## Data supplied:
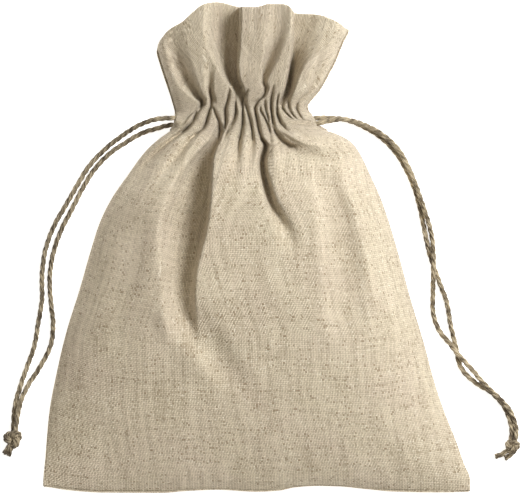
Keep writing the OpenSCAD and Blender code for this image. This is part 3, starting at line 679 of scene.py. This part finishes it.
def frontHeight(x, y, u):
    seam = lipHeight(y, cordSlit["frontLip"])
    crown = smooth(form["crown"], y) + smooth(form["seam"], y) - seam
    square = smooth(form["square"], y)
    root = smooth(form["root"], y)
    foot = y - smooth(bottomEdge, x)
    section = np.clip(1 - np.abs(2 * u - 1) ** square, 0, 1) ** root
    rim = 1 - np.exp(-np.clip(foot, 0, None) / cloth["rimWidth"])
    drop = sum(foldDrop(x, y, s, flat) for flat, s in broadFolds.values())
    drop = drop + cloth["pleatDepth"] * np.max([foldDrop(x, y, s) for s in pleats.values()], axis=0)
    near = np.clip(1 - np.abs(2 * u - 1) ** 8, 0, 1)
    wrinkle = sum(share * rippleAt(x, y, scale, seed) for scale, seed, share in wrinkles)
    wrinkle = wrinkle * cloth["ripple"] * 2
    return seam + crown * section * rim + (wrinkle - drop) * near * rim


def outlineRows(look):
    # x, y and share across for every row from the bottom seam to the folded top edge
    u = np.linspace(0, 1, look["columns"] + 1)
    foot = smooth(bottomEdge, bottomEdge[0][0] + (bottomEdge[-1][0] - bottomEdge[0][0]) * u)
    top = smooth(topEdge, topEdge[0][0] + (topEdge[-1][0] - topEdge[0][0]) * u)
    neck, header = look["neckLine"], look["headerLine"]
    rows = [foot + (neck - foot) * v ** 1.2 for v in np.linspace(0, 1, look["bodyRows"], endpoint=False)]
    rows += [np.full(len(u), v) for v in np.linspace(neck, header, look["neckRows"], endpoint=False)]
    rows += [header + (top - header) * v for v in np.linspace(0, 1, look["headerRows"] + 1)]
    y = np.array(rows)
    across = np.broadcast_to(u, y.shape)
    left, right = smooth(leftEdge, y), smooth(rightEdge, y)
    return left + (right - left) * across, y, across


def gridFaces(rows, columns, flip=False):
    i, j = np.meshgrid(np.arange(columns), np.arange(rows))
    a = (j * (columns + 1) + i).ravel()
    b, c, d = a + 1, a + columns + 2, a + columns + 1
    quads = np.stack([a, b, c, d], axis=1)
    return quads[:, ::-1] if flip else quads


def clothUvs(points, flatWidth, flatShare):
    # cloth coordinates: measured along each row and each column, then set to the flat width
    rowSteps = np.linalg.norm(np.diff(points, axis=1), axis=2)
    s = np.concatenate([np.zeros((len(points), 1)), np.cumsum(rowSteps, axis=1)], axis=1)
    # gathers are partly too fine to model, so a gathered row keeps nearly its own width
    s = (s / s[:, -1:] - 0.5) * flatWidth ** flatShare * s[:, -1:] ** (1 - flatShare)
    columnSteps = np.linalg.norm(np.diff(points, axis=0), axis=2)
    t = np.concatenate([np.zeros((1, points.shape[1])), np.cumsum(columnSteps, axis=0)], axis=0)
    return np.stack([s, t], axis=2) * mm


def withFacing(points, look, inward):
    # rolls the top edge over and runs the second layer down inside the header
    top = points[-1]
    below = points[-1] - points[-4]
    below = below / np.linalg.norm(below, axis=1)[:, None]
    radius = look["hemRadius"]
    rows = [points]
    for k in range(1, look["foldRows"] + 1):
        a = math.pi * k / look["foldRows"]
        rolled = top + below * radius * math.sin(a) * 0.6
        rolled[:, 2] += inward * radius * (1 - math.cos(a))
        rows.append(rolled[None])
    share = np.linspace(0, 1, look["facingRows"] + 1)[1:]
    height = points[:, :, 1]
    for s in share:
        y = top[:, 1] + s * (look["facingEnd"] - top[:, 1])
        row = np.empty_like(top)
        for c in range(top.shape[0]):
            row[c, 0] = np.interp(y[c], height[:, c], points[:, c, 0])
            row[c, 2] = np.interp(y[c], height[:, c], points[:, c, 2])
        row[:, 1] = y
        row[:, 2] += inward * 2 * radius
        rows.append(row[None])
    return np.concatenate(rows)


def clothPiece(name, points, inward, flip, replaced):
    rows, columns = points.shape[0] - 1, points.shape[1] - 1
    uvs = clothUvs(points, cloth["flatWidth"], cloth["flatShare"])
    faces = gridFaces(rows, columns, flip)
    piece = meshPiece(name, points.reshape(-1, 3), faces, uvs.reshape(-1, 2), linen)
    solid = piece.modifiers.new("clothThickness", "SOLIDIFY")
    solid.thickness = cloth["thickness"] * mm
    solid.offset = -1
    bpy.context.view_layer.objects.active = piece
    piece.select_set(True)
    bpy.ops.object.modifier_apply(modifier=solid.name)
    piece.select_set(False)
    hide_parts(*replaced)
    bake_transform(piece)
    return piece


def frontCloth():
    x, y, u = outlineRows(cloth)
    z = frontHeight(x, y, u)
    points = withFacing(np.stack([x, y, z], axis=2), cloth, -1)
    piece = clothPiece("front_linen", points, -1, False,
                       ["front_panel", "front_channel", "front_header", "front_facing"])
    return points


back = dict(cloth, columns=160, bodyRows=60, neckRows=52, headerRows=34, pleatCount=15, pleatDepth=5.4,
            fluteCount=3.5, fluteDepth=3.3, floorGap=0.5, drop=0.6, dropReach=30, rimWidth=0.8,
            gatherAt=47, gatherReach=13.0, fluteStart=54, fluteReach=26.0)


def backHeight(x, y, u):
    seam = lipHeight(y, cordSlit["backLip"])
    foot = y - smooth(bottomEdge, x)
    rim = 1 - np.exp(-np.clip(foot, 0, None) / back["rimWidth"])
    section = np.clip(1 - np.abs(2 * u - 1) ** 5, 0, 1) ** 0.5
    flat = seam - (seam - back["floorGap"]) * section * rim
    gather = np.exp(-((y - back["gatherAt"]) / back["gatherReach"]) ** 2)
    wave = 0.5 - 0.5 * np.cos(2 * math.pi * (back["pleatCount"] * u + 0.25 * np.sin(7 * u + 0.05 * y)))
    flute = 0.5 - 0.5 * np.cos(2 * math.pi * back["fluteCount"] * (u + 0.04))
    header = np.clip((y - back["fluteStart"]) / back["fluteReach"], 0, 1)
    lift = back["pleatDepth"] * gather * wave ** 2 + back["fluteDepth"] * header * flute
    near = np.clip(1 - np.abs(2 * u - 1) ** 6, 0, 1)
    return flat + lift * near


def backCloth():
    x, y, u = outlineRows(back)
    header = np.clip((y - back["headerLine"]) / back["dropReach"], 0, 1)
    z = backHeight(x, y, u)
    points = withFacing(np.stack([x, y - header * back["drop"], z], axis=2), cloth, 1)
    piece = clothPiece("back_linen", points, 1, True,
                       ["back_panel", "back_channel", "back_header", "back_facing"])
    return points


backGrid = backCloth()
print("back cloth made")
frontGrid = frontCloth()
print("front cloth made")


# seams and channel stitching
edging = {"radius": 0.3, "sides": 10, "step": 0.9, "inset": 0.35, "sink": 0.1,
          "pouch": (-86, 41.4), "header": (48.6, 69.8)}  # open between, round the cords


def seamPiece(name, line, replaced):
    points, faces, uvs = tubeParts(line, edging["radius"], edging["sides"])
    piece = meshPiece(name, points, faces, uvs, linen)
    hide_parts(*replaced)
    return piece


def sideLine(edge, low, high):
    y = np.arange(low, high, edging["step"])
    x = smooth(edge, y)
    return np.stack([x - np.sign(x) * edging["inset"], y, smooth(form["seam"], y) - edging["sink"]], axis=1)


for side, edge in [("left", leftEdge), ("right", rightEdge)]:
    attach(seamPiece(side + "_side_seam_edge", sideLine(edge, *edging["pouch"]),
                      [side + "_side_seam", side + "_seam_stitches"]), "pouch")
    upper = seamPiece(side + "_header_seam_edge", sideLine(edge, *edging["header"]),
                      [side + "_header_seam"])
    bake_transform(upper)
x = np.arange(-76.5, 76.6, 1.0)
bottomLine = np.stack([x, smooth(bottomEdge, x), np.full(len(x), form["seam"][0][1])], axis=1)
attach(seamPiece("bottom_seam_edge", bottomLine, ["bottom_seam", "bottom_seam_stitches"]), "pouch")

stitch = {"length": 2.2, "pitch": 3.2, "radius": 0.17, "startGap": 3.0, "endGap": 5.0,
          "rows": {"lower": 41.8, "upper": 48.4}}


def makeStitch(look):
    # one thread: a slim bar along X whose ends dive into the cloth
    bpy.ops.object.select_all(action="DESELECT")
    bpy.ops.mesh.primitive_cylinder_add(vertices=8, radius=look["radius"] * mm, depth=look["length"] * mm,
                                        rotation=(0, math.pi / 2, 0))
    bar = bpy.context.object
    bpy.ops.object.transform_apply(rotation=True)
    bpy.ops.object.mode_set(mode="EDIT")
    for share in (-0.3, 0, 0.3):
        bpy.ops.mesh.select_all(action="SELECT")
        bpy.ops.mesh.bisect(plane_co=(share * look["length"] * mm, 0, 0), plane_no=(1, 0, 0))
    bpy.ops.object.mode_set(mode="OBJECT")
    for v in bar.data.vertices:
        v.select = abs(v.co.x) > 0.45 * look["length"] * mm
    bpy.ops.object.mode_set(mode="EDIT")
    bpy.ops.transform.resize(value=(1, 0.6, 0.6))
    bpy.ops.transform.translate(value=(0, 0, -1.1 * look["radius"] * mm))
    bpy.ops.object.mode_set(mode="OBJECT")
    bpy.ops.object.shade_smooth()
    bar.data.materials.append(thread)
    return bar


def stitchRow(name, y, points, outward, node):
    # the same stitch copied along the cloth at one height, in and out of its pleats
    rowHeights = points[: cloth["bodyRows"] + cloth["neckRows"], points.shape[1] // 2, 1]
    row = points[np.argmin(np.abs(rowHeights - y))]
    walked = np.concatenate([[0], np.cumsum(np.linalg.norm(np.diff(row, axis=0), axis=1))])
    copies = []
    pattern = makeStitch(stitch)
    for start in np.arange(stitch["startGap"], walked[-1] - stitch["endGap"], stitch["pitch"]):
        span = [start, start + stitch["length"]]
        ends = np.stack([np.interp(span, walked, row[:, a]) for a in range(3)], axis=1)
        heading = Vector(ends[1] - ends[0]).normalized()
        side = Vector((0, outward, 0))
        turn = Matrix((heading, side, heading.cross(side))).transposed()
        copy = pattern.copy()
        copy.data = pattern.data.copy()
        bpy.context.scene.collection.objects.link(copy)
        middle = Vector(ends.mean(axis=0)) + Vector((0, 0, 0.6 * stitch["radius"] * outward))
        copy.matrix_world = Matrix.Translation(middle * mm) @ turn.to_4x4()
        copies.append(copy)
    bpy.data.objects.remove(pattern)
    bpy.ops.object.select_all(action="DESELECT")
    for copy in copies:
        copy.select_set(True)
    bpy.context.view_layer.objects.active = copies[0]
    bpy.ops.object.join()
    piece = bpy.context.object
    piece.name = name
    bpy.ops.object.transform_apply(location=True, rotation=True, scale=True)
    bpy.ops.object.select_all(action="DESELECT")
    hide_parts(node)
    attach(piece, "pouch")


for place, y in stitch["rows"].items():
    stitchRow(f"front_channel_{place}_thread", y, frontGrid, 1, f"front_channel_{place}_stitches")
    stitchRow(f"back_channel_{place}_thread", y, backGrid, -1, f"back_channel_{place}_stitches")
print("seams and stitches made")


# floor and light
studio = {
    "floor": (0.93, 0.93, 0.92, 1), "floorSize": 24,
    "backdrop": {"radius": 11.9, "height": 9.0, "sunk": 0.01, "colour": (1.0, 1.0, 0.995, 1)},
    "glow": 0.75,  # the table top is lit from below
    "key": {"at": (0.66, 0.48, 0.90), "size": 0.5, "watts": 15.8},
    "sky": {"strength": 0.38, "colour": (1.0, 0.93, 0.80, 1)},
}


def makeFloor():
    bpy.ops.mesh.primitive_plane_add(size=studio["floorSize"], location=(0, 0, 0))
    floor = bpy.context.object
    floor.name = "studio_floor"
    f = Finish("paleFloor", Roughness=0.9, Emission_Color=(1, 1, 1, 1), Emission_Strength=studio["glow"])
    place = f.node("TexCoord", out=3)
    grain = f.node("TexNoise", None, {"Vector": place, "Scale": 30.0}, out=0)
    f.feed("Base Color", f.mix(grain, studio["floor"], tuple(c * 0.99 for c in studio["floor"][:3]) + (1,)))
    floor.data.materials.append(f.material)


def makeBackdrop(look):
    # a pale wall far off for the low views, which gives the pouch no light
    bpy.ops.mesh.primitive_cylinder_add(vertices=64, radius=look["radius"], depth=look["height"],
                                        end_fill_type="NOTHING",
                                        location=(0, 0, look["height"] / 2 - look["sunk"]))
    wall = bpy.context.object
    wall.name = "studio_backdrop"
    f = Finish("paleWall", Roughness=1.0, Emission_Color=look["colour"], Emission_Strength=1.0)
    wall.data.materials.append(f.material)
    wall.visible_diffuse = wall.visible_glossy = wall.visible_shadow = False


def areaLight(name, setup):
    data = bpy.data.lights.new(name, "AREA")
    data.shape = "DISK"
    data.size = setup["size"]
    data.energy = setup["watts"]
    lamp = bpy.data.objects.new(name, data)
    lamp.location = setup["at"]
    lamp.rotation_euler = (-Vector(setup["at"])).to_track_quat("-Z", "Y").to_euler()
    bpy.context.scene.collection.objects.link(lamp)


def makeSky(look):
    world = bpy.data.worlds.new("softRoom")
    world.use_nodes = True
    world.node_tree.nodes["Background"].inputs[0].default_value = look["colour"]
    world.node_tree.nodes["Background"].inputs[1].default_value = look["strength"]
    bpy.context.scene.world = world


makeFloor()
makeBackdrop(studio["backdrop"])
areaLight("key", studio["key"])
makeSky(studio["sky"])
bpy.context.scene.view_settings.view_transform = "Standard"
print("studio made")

* * *

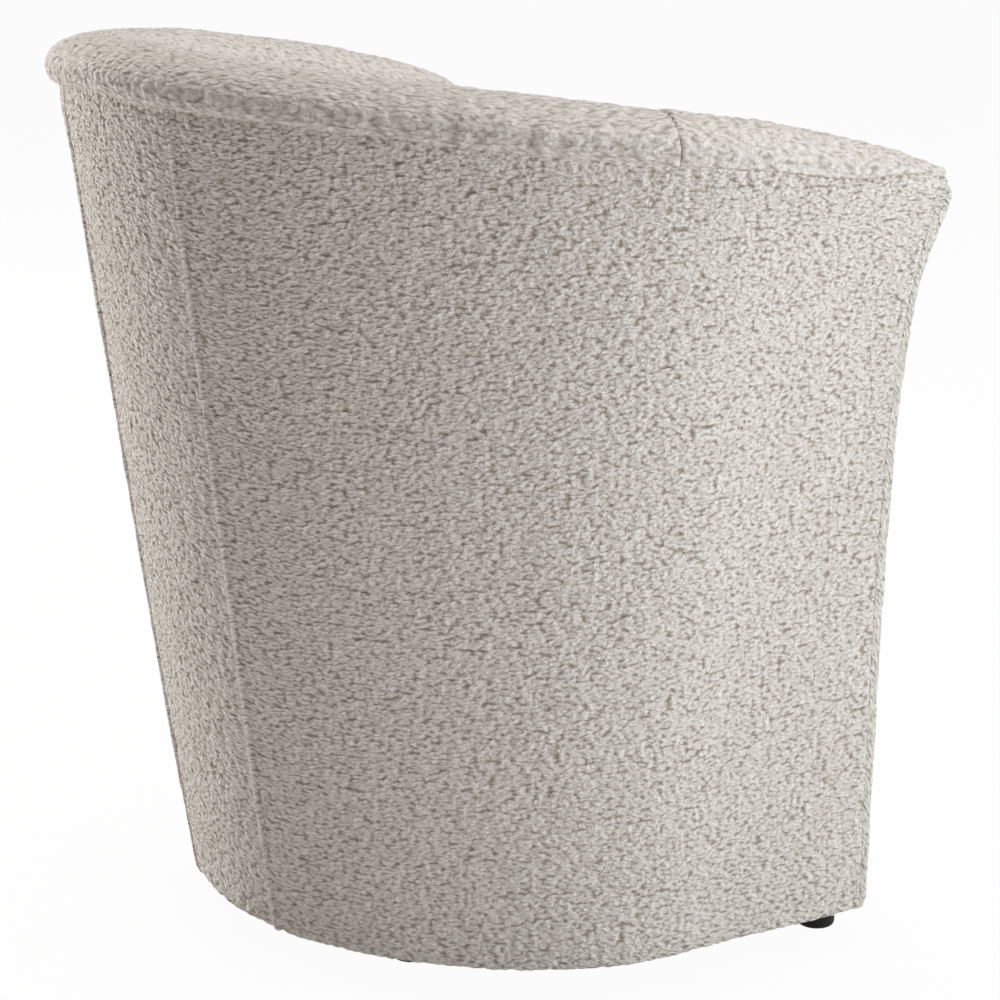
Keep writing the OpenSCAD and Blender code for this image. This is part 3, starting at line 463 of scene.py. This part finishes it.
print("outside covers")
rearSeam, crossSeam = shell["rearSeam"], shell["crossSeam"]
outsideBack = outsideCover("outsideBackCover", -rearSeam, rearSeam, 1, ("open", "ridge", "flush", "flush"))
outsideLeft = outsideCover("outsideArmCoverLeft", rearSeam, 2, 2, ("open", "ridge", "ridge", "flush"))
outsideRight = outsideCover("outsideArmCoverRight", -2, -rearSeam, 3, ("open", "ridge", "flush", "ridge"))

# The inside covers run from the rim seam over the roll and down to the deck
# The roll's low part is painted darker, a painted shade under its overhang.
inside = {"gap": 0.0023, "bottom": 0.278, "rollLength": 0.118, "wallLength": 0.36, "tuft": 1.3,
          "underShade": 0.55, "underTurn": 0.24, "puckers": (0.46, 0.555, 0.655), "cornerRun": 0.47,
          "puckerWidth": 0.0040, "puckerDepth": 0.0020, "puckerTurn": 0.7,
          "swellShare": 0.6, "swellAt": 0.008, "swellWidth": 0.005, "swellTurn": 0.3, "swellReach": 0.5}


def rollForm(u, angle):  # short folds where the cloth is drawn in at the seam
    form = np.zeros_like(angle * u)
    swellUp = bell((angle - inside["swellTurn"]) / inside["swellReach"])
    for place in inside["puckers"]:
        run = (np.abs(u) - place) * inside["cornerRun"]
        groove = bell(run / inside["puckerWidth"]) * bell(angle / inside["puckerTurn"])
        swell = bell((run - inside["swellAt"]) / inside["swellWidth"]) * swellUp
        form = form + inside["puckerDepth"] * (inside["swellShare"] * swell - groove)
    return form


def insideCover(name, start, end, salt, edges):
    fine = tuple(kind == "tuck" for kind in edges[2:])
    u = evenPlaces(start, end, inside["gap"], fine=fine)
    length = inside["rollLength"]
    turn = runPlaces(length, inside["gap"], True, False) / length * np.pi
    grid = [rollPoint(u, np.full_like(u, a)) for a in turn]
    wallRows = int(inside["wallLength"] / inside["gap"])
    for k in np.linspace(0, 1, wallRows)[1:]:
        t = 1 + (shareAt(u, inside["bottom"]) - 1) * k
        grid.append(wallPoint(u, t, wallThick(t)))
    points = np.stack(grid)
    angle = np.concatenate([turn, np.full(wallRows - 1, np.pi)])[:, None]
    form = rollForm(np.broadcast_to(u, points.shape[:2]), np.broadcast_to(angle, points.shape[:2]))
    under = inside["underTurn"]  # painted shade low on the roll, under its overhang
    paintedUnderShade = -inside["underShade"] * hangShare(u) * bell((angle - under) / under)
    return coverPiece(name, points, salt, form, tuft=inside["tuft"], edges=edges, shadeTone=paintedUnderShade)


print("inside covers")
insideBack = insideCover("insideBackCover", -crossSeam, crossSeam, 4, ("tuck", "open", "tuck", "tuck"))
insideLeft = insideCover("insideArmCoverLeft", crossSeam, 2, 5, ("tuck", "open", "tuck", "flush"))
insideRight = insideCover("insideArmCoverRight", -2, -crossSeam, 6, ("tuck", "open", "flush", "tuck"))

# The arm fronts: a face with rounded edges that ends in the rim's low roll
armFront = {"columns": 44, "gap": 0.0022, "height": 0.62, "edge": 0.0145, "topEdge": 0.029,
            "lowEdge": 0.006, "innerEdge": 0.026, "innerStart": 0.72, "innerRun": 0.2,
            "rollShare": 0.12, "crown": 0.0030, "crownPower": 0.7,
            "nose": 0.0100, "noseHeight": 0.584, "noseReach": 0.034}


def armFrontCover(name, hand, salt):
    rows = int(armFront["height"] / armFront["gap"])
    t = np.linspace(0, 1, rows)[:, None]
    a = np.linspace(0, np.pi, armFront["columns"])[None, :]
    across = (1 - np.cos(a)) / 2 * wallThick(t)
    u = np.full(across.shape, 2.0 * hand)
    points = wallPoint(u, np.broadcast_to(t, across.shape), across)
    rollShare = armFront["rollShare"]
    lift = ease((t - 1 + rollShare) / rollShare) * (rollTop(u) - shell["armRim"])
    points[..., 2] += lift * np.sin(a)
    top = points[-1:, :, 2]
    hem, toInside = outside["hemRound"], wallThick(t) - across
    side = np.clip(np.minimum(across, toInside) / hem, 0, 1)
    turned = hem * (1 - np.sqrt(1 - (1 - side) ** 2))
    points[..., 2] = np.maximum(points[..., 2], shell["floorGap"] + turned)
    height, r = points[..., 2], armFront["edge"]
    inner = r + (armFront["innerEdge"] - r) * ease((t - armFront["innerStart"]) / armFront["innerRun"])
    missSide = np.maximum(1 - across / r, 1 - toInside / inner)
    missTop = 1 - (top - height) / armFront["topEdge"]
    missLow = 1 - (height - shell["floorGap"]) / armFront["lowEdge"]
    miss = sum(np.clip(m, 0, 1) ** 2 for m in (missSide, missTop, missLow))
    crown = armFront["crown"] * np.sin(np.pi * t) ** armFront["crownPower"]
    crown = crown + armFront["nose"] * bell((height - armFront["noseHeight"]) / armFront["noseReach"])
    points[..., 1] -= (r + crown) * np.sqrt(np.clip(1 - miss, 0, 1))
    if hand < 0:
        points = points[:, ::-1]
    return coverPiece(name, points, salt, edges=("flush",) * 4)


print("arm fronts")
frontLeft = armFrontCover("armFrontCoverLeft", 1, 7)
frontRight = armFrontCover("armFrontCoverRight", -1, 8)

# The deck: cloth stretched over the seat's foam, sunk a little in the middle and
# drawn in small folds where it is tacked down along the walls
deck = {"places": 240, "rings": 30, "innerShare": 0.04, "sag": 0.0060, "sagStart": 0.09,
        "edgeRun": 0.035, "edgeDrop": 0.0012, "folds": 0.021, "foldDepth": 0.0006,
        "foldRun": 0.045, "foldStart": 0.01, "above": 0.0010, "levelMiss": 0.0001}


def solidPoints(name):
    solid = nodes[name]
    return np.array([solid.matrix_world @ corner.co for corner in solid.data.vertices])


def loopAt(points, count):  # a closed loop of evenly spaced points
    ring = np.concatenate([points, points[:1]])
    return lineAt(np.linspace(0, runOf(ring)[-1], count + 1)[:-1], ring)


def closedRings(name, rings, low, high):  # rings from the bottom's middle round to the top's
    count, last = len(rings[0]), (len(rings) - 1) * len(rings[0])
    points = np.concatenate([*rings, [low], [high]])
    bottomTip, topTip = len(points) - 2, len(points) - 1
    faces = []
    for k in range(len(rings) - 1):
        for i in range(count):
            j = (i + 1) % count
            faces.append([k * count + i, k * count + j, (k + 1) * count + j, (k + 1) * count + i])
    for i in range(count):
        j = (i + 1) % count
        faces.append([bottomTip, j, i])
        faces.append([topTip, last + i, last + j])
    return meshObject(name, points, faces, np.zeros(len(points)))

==

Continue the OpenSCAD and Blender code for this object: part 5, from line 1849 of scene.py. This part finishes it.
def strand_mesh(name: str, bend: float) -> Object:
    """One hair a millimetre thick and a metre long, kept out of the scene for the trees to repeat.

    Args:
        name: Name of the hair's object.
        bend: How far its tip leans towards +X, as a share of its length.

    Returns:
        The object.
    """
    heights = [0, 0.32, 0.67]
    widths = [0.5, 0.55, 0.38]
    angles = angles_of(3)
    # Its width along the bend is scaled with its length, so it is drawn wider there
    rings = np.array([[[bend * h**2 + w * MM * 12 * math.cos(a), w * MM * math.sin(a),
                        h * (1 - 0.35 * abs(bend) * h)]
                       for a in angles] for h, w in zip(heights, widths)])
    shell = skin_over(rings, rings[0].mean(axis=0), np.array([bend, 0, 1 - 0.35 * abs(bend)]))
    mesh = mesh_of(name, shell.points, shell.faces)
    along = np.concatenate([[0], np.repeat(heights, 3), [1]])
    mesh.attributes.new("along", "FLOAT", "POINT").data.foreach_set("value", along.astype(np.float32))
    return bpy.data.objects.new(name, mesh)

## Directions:
Please print exactly, and only, the lines from the line with "Continue the OpenSCAD" to the line with "bend: How far", both included.

## Task result:
Continue the OpenSCAD and Blender code for this object: part 5, from line 1849 of scene.py. This part finishes it.
def strand_mesh(name: str, bend: float) -> Object:
    """One hair a millimetre thick and a metre long, kept out of the scene for the trees to repeat.

    Args:
        name: Name of the hair's object.
        bend: How far its tip leans towards +X, as a share of its length.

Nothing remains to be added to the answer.